Completely ignoring each other (the gym’s lack of sexual tension contributes to its feeling of blissful democracy), each fighter pursues his or her individual style. The man, in early middle-age, wears a non-descript pair of gray shorts and T-shirt. He’s mostly noteworthy for the incessant sounds he makes as he throws rapid-fire punches against the air. The somewhat younger woman, meanwhile, dressed in scarlet sweatpants, is completely silent, intent on her bouncing footwork, which the camera follows in close fascination. You see her feet while you listen to his gasps.

They’re five feet apart from each other, but don’t seem to notice each other. They’re each self-absorbed in the most positive meaning of that phrase.

Some of the conversations are compelling. One middle-aged boxer, who is apparently making a final push in his career, instructs a young man on the absolute necessity of “paying your dues” in this life, and how nobody is going to help you but yourself; the young man is palpably eager to receive this counsel.
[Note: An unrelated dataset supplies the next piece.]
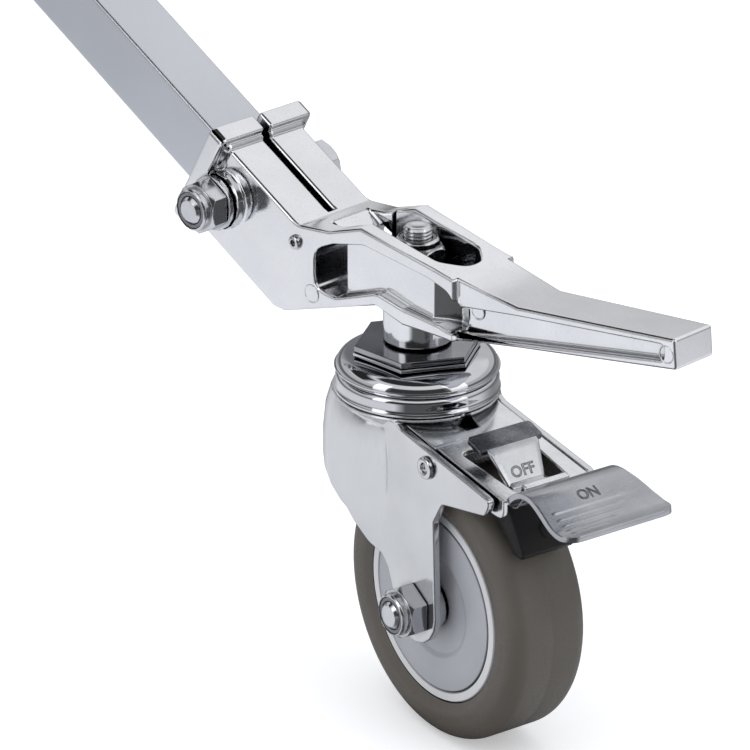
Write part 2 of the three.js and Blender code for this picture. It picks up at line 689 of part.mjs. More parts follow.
function lockSpring() {
  const half = springWidth / 2;
  const corners = both([[springRear, half, castCorner], [springFront, half]]);
  const leaf = upZ(outline(corners), springTop - springThickness, springTop);
  return leaf.subtract(turnedZ(rod(rivetRadius + seatGap, 0, neckTop), pinSides, [rivetForward, 0, 0]));
}

function springRivet() {
  const foot = springTop - springThickness - seatGap;
  const top = crownTop + seatGap;
  return turnedZ([
    [0, foot - rivetHead],
    [rivetHeadRadius, foot - rivetHead],
    [rivetHeadRadius, foot],
    [rivetRadius, foot],
    [rivetRadius, top],
    [rivetHeadRadius, top],
    [rivetHeadRadius, top + rivetHead],
    [0, top + rivetHead],
  ], pinSides, [rivetForward, 0, 0]);
}

caster.add(piece('lock_spring', lockSpring(), steel));
caster.add(piece('spring_rivet', springRivet(), steel));

// Axle through the fork, laid out along the wheel's own axis with the nut on the near side
const axle = new THREE.Group();
axle.position.set(trail, 0, axleHeight);
axle.rotation.set(Math.PI / 2, 0, 0);
caster.add(axle);
const cheekOutside = forkWidth / 2 + seatGap;
const cheekInside = forkWidth / 2 - forkSheet - seatGap;
const axleLength = 2 * cheekOutside + nutHeight + collarHeight + threadTip;
const spacerLow = rimWidth / 2 + coverProud + seatGap;
axle.add(piece('axle_bolt', hexBolt(axleLength).translate(0, 0, -cheekOutside), zinc));
axle.add(piece('axle_nut', lockNut().translate(0, 0, cheekOutside), zinc));
axle.add(piece('axle_nut_insert', nutInsert().translate(0, 0, cheekOutside), nylon));
const sleeveTube = ring(axleRadius + seatGap, sleeveRadius + seatGap, -cheekInside, cheekInside);
axle.add(piece('axle_sleeve', turnedZ(sleeveTube, boltSides), steel));
const spacerRing = turnedZ(ring(sleeveRadius + 2 * seatGap, spacerRadius, spacerLow, cheekInside), boltSides);
axle.add(piece('axle_spacer_near', spacerRing, zinc));
axle.add(piece('axle_spacer_far', spacerRing.mirror([0, 0, 1]), zinc));

// Wheel bearings: the inner rings stay on the sleeve, the outer rings and balls turn with the wheel
const bearingOut = rimWidth / 2 - bearingInset;
const bearingIn = bearingOut - bearingWidth;
const innerRingBore = sleeveRadius + 2 * seatGap;
const wheelPitch = (innerRingBore + bearingRadius) / 2;
const innerRing = turnedZ(ring(innerRingBore, innerRingBore + ringWall, bearingIn, bearingOut), boltSides);
const outerRing = turnedZ(ring(bearingRadius - ringWall, bearingRadius, bearingIn, bearingOut), boltSides);
const bearingBalls = ballRing(wheelBallRadius, wheelPitch, wheelBalls, pinSides);
const bearingMiddle = (bearingIn + bearingOut) / 2;
axle.add(piece('bearing_inner_near', innerRing, steel));
axle.add(piece('bearing_inner_far', innerRing.mirror([0, 0, 1]), steel));

const wheel = new THREE.Group();
wheel.position.copy(axle.position);
wheel.rotation.copy(axle.rotation);
caster.add(wheel);

function tyre() {
  const half = tyreWidth / 2;
  const inset = tyreRadius - tyreShoulder;
  const crown = arc(inset, half - tyreShoulder, tyreShoulder, 0, Math.PI / 2, cornerSteps + 1);
  const side = [...crown, [rimRadius + 2 * coverProud, half], [rimRadius + seatGap, rimWidth / 2]];
  const other = side.map(([r, h]) => [r, -h]).reverse();
  return turnedZ([...side, ...other, side[0]], wheelSides);
}

// Barrel with a web and a hub that takes a bearing from each side
function wheelRim() {
  const half = rimWidth / 2;
  const coverSeat = half + coverProud - coverThickness - seatGap;
  const barrel = rimRadius - barrelWall;
  const side = [
    [rimRadius, half],
    [coverRadius + seatGap, half],
    [coverRadius + seatGap, coverSeat],
    [barrel, coverSeat],
    [barrel, webThickness / 2],
    [hubRadius, webThickness / 2],
    [hubRadius, bearingOut],
    [bearingRadius + seatGap, bearingOut],
    [bearingRadius + seatGap, bearingIn - seatGap],
    [bearingRadius - ringWall, bearingIn - seatGap],
  ];
  const other = side.map(([r, h]) => [r, -h]).reverse();
  return turnedZ([...side, ...other, side[0]], raceSides);
}

function hubCover() {
  const top = rimWidth / 2 + coverProud;
  const floor = top - coverThickness;
  const foot = bearingOut + seatGap;
  return turnedZ([
    [coverBore, foot],
    [hubRadius, foot],
    [hubRadius + coverDish, floor],
    [coverRadius, floor],
    [coverRadius, top],
    [hubRadius + coverDish, top],
    [hubRadius, top - coverDish],
    [coverBore, top - coverDish],
    [coverBore, foot],
  ], raceSides);
}

wheel.add(piece('tyre', tyre(), rubber));
wheel.add(piece('wheel_rim', wheelRim(), greyPlastic));
wheel.add(piece('hub_cover_near', hubCover(), coverPlastic));
wheel.add(piece('hub_cover_far', hubCover().mirror([0, 0, 1]), coverPlastic));
wheel.add(piece('bearing_outer_near', outerRing, steel));
wheel.add(piece('bearing_outer_far', outerRing.mirror([0, 0, 1]), steel));
wheel.add(piece('bearing_balls_near', bearingBalls.translate(0, 0, bearingMiddle), steel));
wheel.add(piece('bearing_balls_far', bearingBalls.translate(0, 0, -bearingMiddle), steel));

// Brake, in the caster's frame: a channel on the brake pin, the pedal plate, the shoe and the release tab
function acrossLever(radius, x, z) {
  return turnedY(rod(radius + seatGap, -overrun, overrun), pinSides, [x, 0, z]);
}

function brakeLever() {
  const half = leverWidth / 2;
  const inner = half - leverSheet;
  const floor = axleHeight + leverFlangeFloor;
  const hub = arc(brakePinForward, pinHeight, leverHub, turn / 2, (3 * turn) / 4, cornerSteps);
  const side = [
    [leverRear, leverTop(leverRear)],
    ...hub,
    [leverFront, floor, castCorner],
    [leverFront, leverTop(leverFront)],
  ];
  const sheetTop = (x) => leverTop(x) - leverSheet;
  const hollow = [
    [leverRear - overrun, sheetTop(leverRear - overrun)],
    [leverRear - overrun, 0],
    [leverFront + overrun, 0],
    [leverFront + overrun, sheetTop(leverFront + overrun)],
  ];
  const span = leverFront - leverRear;
  const hole = both(windowShares.map(([u, v]) => [leverRear + u * span, v * half, castCorner]));
  const lipRear = leverFront - lipLength;
  const lip = [
    [lipRear, leverTop(lipRear) - leverSheet],
    [leverFront, leverTop(leverFront) - leverSheet],
    [leverFront, leverTop(leverFront) + lipThickness],
    [lipRear, leverTop(lipRear) + lipThickness],
  ];
  return alongY(outline(side), -half, half)
    .subtract(alongY(outline(hollow), -inner, inner))
    .subtract(upZ(outline(hole), axleHeight, neckTop + overrun))
    .add(alongY(outline(lip), -lipWidth / 2, lipWidth / 2))
    .subtract(acrossLever(brakePinRadius, brakePinForward, pinHeight))
    .subtract(acrossLever(tabPinRadius, tabPinForward, tabPinHeight));
}

function brakePin() {
  const low = forkWidth / 2 + seatGap;
  const middle = low + brakePinHead / 2;
  const top = low + brakePinHead;
  const shank = [[0, 0], [brakePinRadius, 0], [brakePinRadius, low]];
  const head = [[brakePinHeadRadius, low], [brakePinHeadRadius, middle], [brakePinRadius, top]];
  const half = turnedY([...shank, ...head, [0, top]], pinSides);
  return half.add(half.mirror([0, 1, 0])).translate(brakePinForward, 0, pinHeight);
}

function camRoller() {
  const half = leverWidth / 2 - leverSheet - seatGap;
  const wall = ring(brakePinRadius + seatGap, rollerRadius, -half, half);
  return turnedY(wall, pinSides, [brakePinForward, 0, pinHeight]);
}

// The pedal starts as a tongue under the lever's front edge, steps up over it and runs out in an S
const pedalFoot = leverFront + seatGap;
const pedalReach = leverFront + pedalLength;
const pedalBase = leverTop(leverFront);
const tongueRear = leverFront - tongueLength;
const pedalSpots = pedalShares.map(([u, v]) => [
  pedalFoot + u * (pedalReach - pedalFoot),
  pedalBase + v * pedalCrest,
]);
const tongueTop = (x) => leverTop(x) - leverSheet - seatGap;

function thickened(places, thickness) {
  const below = places.map(([x, z], i) => {
    const [x0, z0] = places[Math.max(i - 1, 0)];
    const [x1, z1] = places[Math.min(i + 1, places.length - 1)];
    const run = Math.hypot(x1 - x0, z1 - z0);
    return [x + ((z1 - z0) / run) * thickness, z - ((x1 - x0) / run) * thickness];
  });
  return [...places, ...below.reverse()];
}

function gripBars() {
  const [front, frontZ] = pedalSpots.at(-1);
  let bars = null;
  for (let i = 0; i < grips; i += 1) {
    const x = front - (i + 1) * gripPitch;
    const run = pedalSpots.findIndex(([px]) => px > x);
    const [x0, z0] = pedalSpots[run - 1];
    const [x1, z1] = pedalSpots[run];
    const z = z0 + ((z1 - z0) * (x - x0)) / (x1 - x0);
    const low = Math.min(z, frontZ) - pedalSheet / 2;
    const bar = [[x, low], [x + gripWidth, low], [x + gripWidth, z + gripHeight], [x, z + gripHeight]];
    const solid = alongY(outline(bar), -pedalWidth / 2 + pedalCorner, pedalWidth / 2 - pedalCorner);
    bars = bars ? bars.add(solid) : solid;
  }
  return bars;
}

function brakePedal() {
  const plate = alongY(outline(thickened(pedalSpots, pedalSheet)), -pedalWidth, pedalWidth);
  const run = pedalReach - pedalFoot;
  const spots = pedalWidthShares.map(([u, v]) => [pedalFoot + u * run, (v * pedalWidth) / 2]);
  spots[0].push(castCorner);
  spots.at(-1).push(pedalCorner);
  const plan = upZ(outline(both(spots)), axleHeight, neckTop + overrun);
  const tongue = [
    [tongueRear, tongueTop(tongueRear) - pedalSheet],
    [pedalFoot + pedalSheet, tongueTop(pedalFoot + pedalSheet) - pedalSheet],
    [pedalFoot + pedalSheet, pedalBase],
    [pedalFoot, pedalBase],
    [pedalFoot, tongueTop(pedalFoot)],
    [tongueRear, tongueTop(tongueRear)],
  ];
  const step = alongY(outline(tongue), -tongueWidth / 2, tongueWidth / 2);
  return plate.intersect(plan).add(gripBars()).add(step);
}

const shoeFront = leverFront - shoeSetback;
const shoeRear = shoeFront - shoeLength;
const shoeTop = tongueTop(shoeFront) - pedalSheet - seatGap;

function brakeShoe() {
  const radius = tyreRadius + shoeClearance;
  const angleAt = (x) => Math.acos((x - trail) / radius);
  const contactEnd = angleAt(shoeRear + shoeContactLength);
  const sole = arc(trail, axleHeight, radius, angleAt(shoeRear), contactEnd, soleSteps);
  const shelf = tabPinHeight - tabHub - 2 * seatGap;
  const side = [
    ...sole,
    [shoeFront, axleHeight + shoeFrontRise],
    [shoeFront, shoeTop],
    [tongueRear, shoeTop],
    [tongueRear, shelf],
    [shoeRear, shelf],
  ];
  return alongY(outline(side), -shoeWidth / 2, shoeWidth / 2);
}

function tabPin() {
  const half = leverWidth / 2;
  return turnedY(rod(tabPinRadius, -half, half), pinSides, [tabPinForward, 0, tabPinHeight]);
}

function releaseTab() {
  const spots = tabShares.map(([u, v]) => [tabPinForward + u * tabLength, tabPinHeight + v * tabLength]);
  const plate = alongY(outline(thickened(spots, tabSheet)), -tabWidth, tabWidth);
  const front = both(tabWidthShares.map(([v, w]) => [tabPinHeight + v * tabLength, (w * tabWidth) / 2]));
  const face = alongX(outline(front.map(([z, y]) => [y, z])), leverRear - overrun, leverFront + overrun);
  const half = tabHubLength / 2;
  const hub = turnedY(rod(tabHub, -half, half), pinSides, [tabPinForward, 0, tabPinHeight]);
  return plate.intersect(face).add(hub).subtract(acrossLever(tabPinRadius, tabPinForward, tabPinHeight));
}

caster.add(piece('brake_lever', brakeLever(), zinc));
caster.add(piece('brake_pin', brakePin(), zinc));
caster.add(piece('cam_roller', camRoller(), steel));
caster.add(piece('brake_pedal', brakePedal(), satinChrome));
caster.add(piece('brake_shoe', brakeShoe(), blackPlastic));
caster.add(piece('tab_pin', tabPin(), zinc));
caster.add(piece('release_tab', releaseTab(), zinc));

// The origin goes to the middle of the tube's open end
const [endX, endZ] = along(tubeEnd, 0);
root.position.set(-endX, 0, -endZ);

export default root;
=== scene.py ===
import json
import math
import bpy
from mathutils import Matrix, Vector


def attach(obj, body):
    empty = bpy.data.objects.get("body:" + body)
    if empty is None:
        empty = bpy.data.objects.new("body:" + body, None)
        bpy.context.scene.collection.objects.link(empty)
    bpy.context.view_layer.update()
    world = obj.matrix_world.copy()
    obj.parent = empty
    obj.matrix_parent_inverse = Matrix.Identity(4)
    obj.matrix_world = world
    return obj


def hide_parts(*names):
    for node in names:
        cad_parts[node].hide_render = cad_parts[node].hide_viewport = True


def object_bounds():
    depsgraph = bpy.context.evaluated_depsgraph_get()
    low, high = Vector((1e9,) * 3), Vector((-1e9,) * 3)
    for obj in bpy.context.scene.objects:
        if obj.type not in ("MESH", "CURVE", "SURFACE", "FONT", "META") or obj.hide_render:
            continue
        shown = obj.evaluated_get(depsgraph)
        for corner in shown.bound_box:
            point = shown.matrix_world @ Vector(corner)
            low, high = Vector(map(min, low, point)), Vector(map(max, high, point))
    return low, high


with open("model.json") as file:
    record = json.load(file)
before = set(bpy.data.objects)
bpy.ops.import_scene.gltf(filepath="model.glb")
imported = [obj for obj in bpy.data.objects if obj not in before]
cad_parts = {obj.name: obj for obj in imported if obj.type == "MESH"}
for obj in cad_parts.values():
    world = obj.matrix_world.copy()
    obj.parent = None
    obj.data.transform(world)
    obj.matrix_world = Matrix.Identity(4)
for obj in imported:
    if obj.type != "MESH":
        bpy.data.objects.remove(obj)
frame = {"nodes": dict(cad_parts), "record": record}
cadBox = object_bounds()
print("stage: frame loaded")

mm = 0.001
record = frame["record"]
joints = {joint["name"]: joint for joint in record["behaviour"]["joints"]}
bodyOf = {node: body for body, nodes in record["behaviour"]["bodies"].items() for node in nodes}
slotOf = {part["node"]: part["material_slot"] for part in record["subparts"]}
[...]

Another conversation is less generic. Part of Boxing Gym was filmed during the Virginia Tech campus massacre of 2007. When a trio of fighters discuss the tragedy, as mystified as to how it could happen as anybody else, it’s clear how far that random, chaotic act of violence is from the disciplined struggle of the boxing gym.

There our appetites for anarchy and destruction have been tamed and brought to positive use. The fighters and their goals seem noble, of all things, and a sort of new millennial chivalry, available to male and female alike, seems to have quietly been born.

Editor's note: Boxing Gym will be shown Thursday night at 7 and Sunday at 2 and 5 p.m. at MFAH.